2 thoughts on “I Heard It On The NARN

  1. “comprehensive”.

    Would love to know how the rally went. I remember about 2005, seeing an “evaluation” of abstinence based sex ed that (a) addressed a program that wasn’t quite abstinence based to begin with, (b) had no attempt at a control, and (c) attempted no statistical test. The “study” or “evaluation” nonetheless concluded that abstinence based sex ed didn’t work. So the fix was in.

    When I contrived an approximate control, I found about 95% + confidence that the method–partial abstinence–was working quite well, within the limitations that I believe parents who enrolled their kids in abstinence based sex ed at school were also likely to have done something about the matter at home.

    Personally, I don’t have a problem with comprehensive sex ed as long as they teach the uncomfortable facts like HIV infection rates among homosexuals, suicidal ideation pre and post op among transsexuals, the explosion of STDs as we’ve jettisoned Judeo-Christian sexual mores, etc.. As far as I can tell, however, that’s not what they’re presenting. I remember being taught in health class about 35 years back about the relative effectiveness of various forms of birth control vs. pregnancy and STDs.

    Doesn’t seem to be what the comprehensive sex ed crowd wants, though.

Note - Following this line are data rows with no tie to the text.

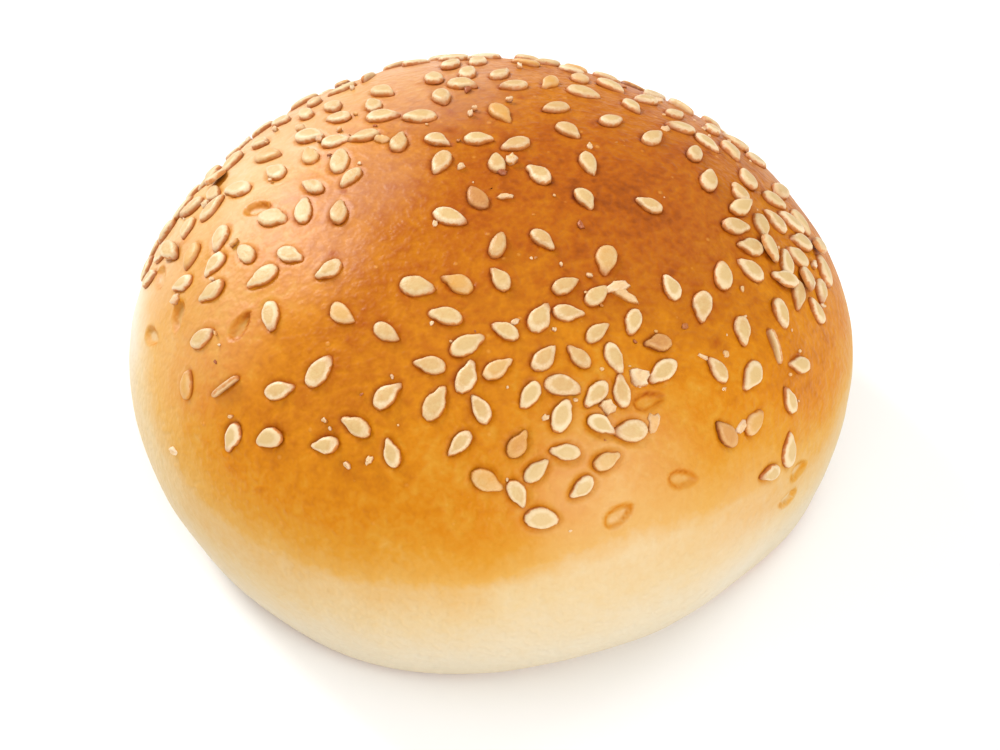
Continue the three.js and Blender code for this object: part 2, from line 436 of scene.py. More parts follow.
def facing_low_side(seed, local):
    """How far points round a seed's middle face its shaded side: 1 in front of it, -1 behind."""
    return local[:, :2] @ seed["low_side"] / np.maximum(np.hypot(*local[:, :2].T), 0.1)


for seed in seeds:
    near = near_points(seed["place"])
    local = (points[near] - seed["place"]) @ seed["axes"]
    width = SEED_HEIGHT if seed["on_edge"] else seed["width"]
    gap = from_outline(local[:, 0], local[:, 1], seed["length"], width)
    out = np.maximum(gap, 0)
    sunk = smooth(SUNK_FROM_NORTH, SUNK_AT_NORTH, seed["north"])
    seed["sunk"] = sunk
    depth = SOCKET_DEPTH * (1 + SUNK_DEEPER * sunk)
    raise_to(socket, near, depth * np.exp(-(out / (SOCKET_WIDTH * (1 + SUNK_WIDER * sunk))) ** 2))
    raise_to(lip, near, LIP_RISE * np.exp(-((gap - LIP_OUT) / LIP_WIDTH) ** 2))
    low_side = ((shade_spot_place - seed["place"]) @ seed["axes"])[:2]
    seed["low_side"] = low_side / max(math.hypot(*low_side), SHADE_SIDE_NEAR)
    # Painted shade: the line is wider and darker on the seed's shaded side
    toward_shade = 1 + facing_low_side(seed, local) * (SHADED_SIDE_GAIN + SUNK_SHADED_SIDE_GAIN * sunk)
    line_width = LINE_WIDTH * (1 + SUNK_LINE_WIDER * sunk) * np.sqrt(toward_shade)
    line_darkening = (LINE_BROWNING_AND_SHADE - SUNK_LINE_PALER * sunk) * np.minimum(toward_shade, MOST_SHADED_SIDE)
    raise_to(scorch, near, line_darkening * np.exp(-(out / line_width) ** 2))
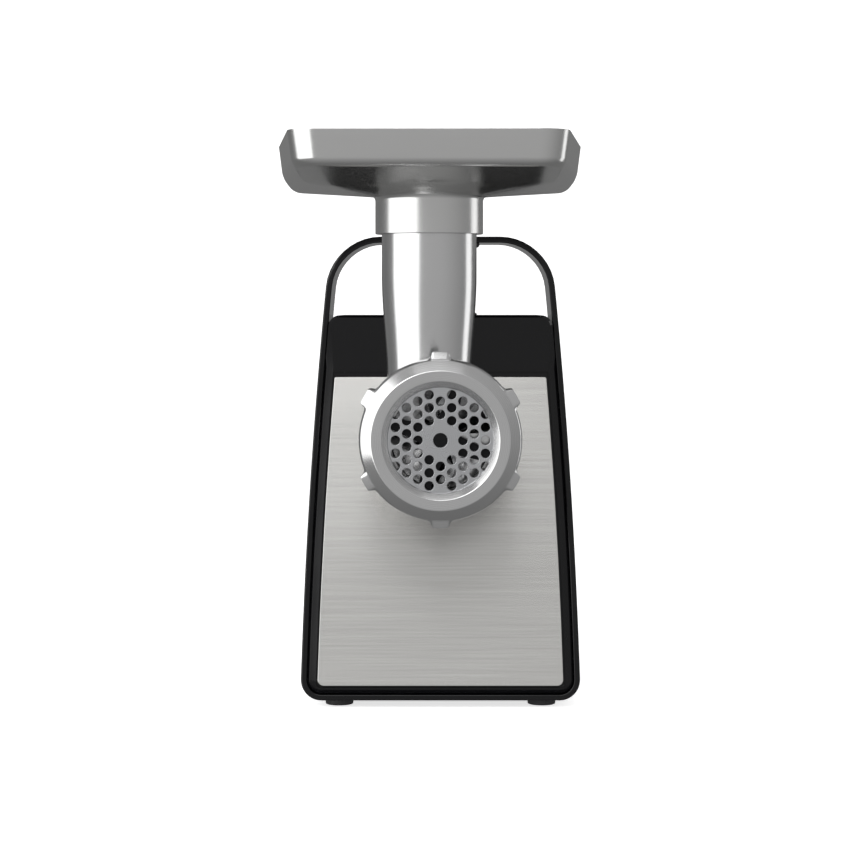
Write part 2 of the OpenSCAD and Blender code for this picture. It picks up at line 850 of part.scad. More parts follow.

  2. The biggest problem I saw was that it promoted the more than two genders theory that has only recently become a cause celeb for the left. I dont want kids exposed to this stuff but a lot of things they covered I do believer kids should eventually learn. If you are teaching CSE to kids below 11-12 though I believe that is legitmately a form of child abuse. But the Left wants to sexualize children at such a yonh age that its creepy.